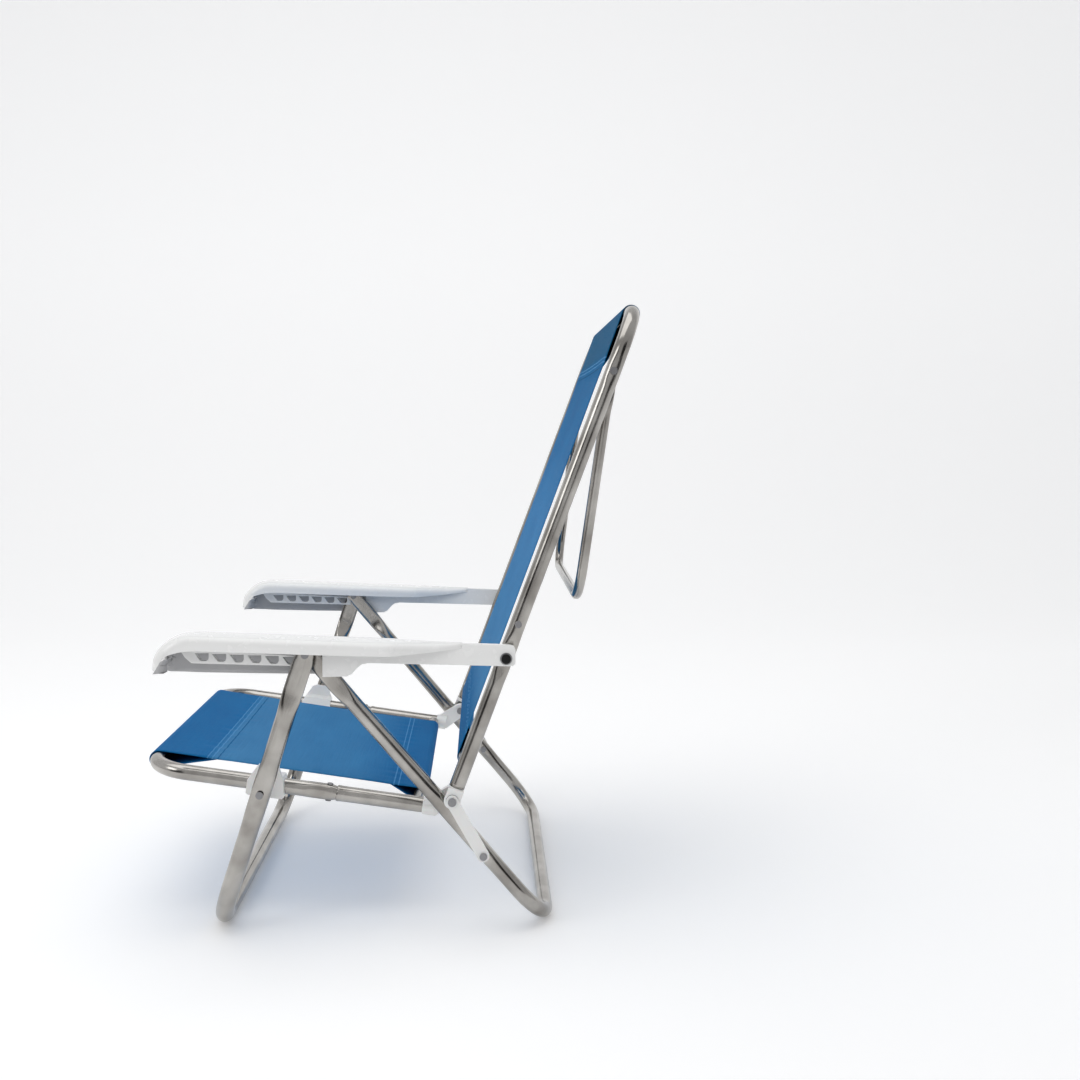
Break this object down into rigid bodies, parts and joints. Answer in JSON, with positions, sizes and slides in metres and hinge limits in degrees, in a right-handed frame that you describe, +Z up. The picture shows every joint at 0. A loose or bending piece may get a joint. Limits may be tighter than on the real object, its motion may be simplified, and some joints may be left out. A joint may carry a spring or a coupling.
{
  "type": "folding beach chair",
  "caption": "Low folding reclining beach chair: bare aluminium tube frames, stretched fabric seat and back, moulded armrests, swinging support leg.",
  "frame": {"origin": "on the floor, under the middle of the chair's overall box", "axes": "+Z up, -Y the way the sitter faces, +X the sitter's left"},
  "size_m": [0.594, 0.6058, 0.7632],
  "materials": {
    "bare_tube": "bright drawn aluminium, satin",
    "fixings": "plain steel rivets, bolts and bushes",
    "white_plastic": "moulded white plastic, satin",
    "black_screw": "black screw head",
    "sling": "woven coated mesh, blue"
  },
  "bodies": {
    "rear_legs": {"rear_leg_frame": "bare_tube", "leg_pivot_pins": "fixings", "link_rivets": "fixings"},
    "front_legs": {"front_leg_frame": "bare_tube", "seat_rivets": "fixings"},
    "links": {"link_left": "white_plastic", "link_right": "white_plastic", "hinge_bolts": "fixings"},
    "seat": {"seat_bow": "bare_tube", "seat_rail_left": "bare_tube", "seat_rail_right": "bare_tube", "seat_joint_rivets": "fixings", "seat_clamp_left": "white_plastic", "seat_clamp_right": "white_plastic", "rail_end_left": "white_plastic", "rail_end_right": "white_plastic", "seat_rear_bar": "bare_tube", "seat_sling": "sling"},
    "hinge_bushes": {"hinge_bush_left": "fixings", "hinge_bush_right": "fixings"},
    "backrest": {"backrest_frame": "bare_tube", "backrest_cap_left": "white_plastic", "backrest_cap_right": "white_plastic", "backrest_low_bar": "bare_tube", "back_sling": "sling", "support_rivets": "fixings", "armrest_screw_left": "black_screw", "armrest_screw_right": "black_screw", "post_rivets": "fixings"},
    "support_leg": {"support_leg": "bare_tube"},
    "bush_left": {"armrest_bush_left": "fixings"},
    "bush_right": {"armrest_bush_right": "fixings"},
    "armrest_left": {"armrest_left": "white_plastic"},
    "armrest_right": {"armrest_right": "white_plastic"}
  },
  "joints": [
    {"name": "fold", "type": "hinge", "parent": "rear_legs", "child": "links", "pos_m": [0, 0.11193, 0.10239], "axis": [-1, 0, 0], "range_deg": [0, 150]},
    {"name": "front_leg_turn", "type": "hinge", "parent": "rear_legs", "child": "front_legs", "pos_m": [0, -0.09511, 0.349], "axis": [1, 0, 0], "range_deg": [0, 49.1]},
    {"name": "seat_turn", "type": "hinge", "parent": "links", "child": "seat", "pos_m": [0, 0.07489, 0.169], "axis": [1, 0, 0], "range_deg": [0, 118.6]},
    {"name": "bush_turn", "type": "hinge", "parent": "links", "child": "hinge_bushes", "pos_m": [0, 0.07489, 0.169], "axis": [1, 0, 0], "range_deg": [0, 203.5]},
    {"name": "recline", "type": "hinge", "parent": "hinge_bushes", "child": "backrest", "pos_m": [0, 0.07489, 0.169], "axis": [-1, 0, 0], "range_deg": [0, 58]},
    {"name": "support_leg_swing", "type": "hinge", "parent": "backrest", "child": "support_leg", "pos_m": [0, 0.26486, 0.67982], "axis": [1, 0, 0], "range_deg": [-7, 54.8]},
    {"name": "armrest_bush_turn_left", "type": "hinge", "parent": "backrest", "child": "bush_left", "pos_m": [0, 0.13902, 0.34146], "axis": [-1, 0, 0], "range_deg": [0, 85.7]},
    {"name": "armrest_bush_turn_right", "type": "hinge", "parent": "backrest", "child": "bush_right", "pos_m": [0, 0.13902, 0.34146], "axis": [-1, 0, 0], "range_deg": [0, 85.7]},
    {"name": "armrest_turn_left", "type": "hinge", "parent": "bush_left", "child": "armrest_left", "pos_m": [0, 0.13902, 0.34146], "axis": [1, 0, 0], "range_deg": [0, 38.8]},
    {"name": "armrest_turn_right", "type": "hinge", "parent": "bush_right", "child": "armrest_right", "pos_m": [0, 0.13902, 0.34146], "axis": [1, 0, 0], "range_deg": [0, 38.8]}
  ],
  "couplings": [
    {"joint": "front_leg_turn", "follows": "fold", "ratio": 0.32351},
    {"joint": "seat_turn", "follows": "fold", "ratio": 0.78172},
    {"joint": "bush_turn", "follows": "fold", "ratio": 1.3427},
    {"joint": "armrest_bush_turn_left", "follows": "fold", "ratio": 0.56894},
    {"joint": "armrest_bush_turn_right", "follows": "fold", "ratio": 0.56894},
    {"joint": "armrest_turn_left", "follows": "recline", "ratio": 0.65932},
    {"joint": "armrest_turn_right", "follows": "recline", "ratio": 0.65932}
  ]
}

══════

● Exercise task: Print the whole listing again, exactly.

● Task result:
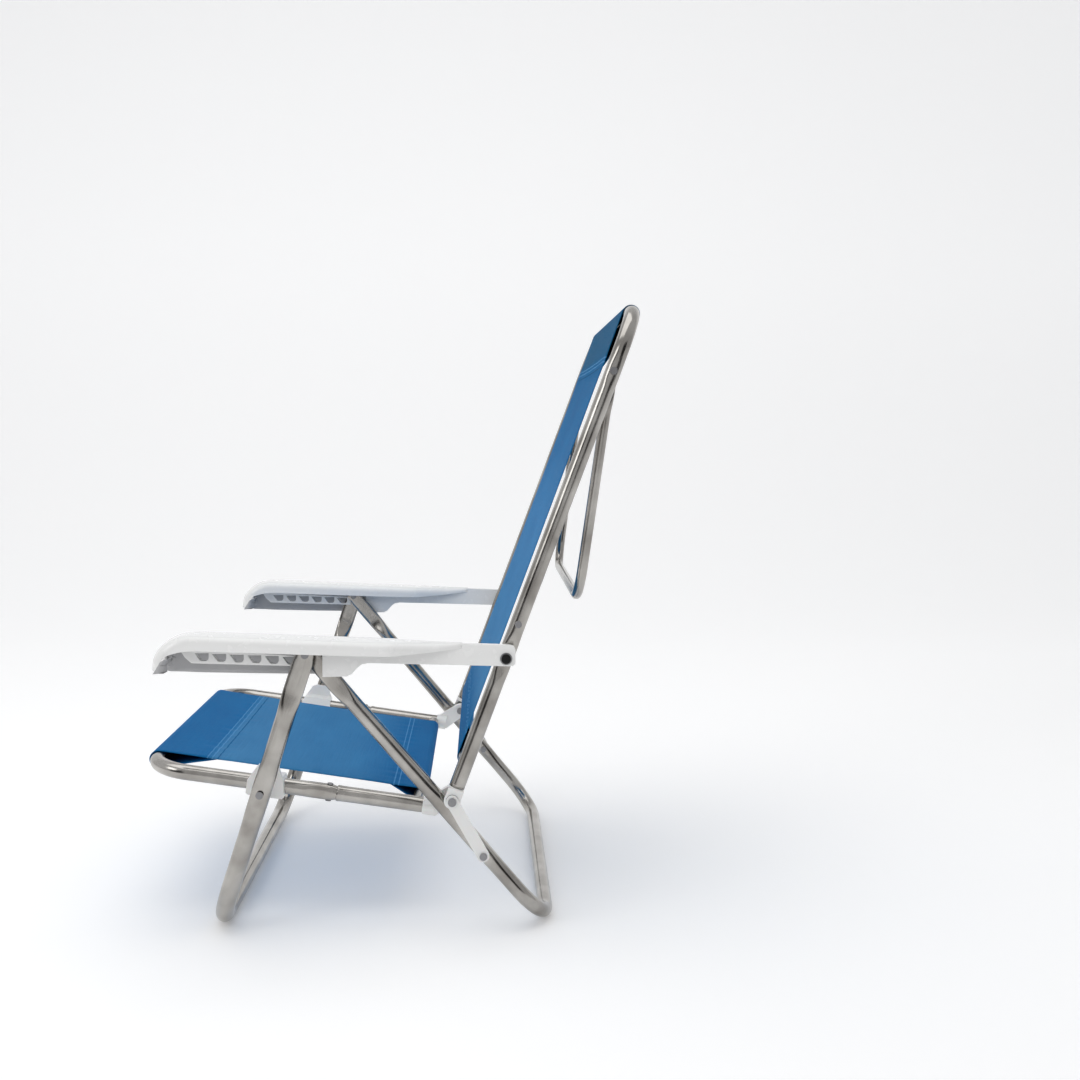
Break this object down into rigid bodies, parts and joints. Answer in JSON, with positions, sizes and slides in metres and hinge limits in degrees, in a right-handed frame that you describe, +Z up. The picture shows every joint at 0. A loose or bending piece may get a joint. Limits may be tighter than on the real object, its motion may be simplified, and some joints may be left out. A joint may carry a spring or a coupling.
{
  "type": "folding beach chair",
  "caption": "Low folding reclining beach chair: bare aluminium tube frames, stretched fabric seat and back, moulded armrests, swinging support leg.",
  "frame": {"origin": "on the floor, under the middle of the chair's overall box", "axes": "+Z up, -Y the way the sitter faces, +X the sitter's left"},
  "size_m": [0.594, 0.6058, 0.7632],
  "materials": {
    "bare_tube": "bright drawn aluminium, satin",
    "fixings": "plain steel rivets, bolts and bushes",
    "white_plastic": "moulded white plastic, satin",
    "black_screw": "black screw head",
    "sling": "woven coated mesh, blue"
  },
  "bodies": {
    "rear_legs": {"rear_leg_frame": "bare_tube", "leg_pivot_pins": "fixings", "link_rivets": "fixings"},
    "front_legs": {"front_leg_frame": "bare_tube", "seat_rivets": "fixings"},
    "links": {"link_left": "white_plastic", "link_right": "white_plastic", "hinge_bolts": "fixings"},
    "seat": {"seat_bow": "bare_tube", "seat_rail_left": "bare_tube", "seat_rail_right": "bare_tube", "seat_joint_rivets": "fixings", "seat_clamp_left": "white_plastic", "seat_clamp_right": "white_plastic", "rail_end_left": "white_plastic", "rail_end_right": "white_plastic", "seat_rear_bar": "bare_tube", "seat_sling": "sling"},
    "hinge_bushes": {"hinge_bush_left": "fixings", "hinge_bush_right": "fixings"},
    "backrest": {"backrest_frame": "bare_tube", "backrest_cap_left": "white_plastic", "backrest_cap_right": "white_plastic", "backrest_low_bar": "bare_tube", "back_sling": "sling", "support_rivets": "fixings", "armrest_screw_left": "black_screw", "armrest_screw_right": "black_screw", "post_rivets": "fixings"},
    "support_leg": {"support_leg": "bare_tube"},
    "bush_left": {"armrest_bush_left": "fixings"},
    "bush_right": {"armrest_bush_right": "fixings"},
    "armrest_left": {"armrest_left": "white_plastic"},
    "armrest_right": {"armrest_right": "white_plastic"}
  },
  "joints": [
    {"name": "fold", "type": "hinge", "parent": "rear_legs", "child": "links", "pos_m": [0, 0.11193, 0.10239], "axis": [-1, 0, 0], "range_deg": [0, 150]},
    {"name": "front_leg_turn", "type": "hinge", "parent": "rear_legs", "child": "front_legs", "pos_m": [0, -0.09511, 0.349], "axis": [1, 0, 0], "range_deg": [0, 49.1]},
    {"name": "seat_turn", "type": "hinge", "parent": "links", "child": "seat", "pos_m": [0, 0.07489, 0.169], "axis": [1, 0, 0], "range_deg": [0, 118.6]},
    {"name": "bush_turn", "type": "hinge", "parent": "links", "child": "hinge_bushes", "pos_m": [0, 0.07489, 0.169], "axis": [1, 0, 0], "range_deg": [0, 203.5]},
    {"name": "recline", "type": "hinge", "parent": "hinge_bushes", "child": "backrest", "pos_m": [0, 0.07489, 0.169], "axis": [-1, 0, 0], "range_deg": [0, 58]},
    {"name": "support_leg_swing", "type": "hinge", "parent": "backrest", "child": "support_leg", "pos_m": [0, 0.26486, 0.67982], "axis": [1, 0, 0], "range_deg": [-7, 54.8]},
    {"name": "armrest_bush_turn_left", "type": "hinge", "parent": "backrest", "child": "bush_left", "pos_m": [0, 0.13902, 0.34146], "axis": [-1, 0, 0], "range_deg": [0, 85.7]},
    {"name": "armrest_bush_turn_right", "type": "hinge", "parent": "backrest", "child": "bush_right", "pos_m": [0, 0.13902, 0.34146], "axis": [-1, 0, 0], "range_deg": [0, 85.7]},
    {"name": "armrest_turn_left", "type": "hinge", "parent": "bush_left", "child": "armrest_left", "pos_m": [0, 0.13902, 0.34146], "axis": [1, 0, 0], "range_deg": [0, 38.8]},
    {"name": "armrest_turn_right", "type": "hinge", "parent": "bush_right", "child": "armrest_right", "pos_m": [0, 0.13902, 0.34146], "axis": [1, 0, 0], "range_deg": [0, 38.8]}
  ],
  "couplings": [
    {"joint": "front_leg_turn", "follows": "fold", "ratio": 0.32351},
    {"joint": "seat_turn", "follows": "fold", "ratio": 0.78172},
    {"joint": "bush_turn", "follows": "fold", "ratio": 1.3427},
    {"joint": "armrest_bush_turn_left", "follows": "fold", "ratio": 0.56894},
    {"joint": "armrest_bush_turn_right", "follows": "fold", "ratio": 0.56894},
    {"joint": "armrest_turn_left", "follows": "recline", "ratio": 0.65932},
    {"joint": "armrest_turn_right", "follows": "recline", "ratio": 0.65932}
  ]
}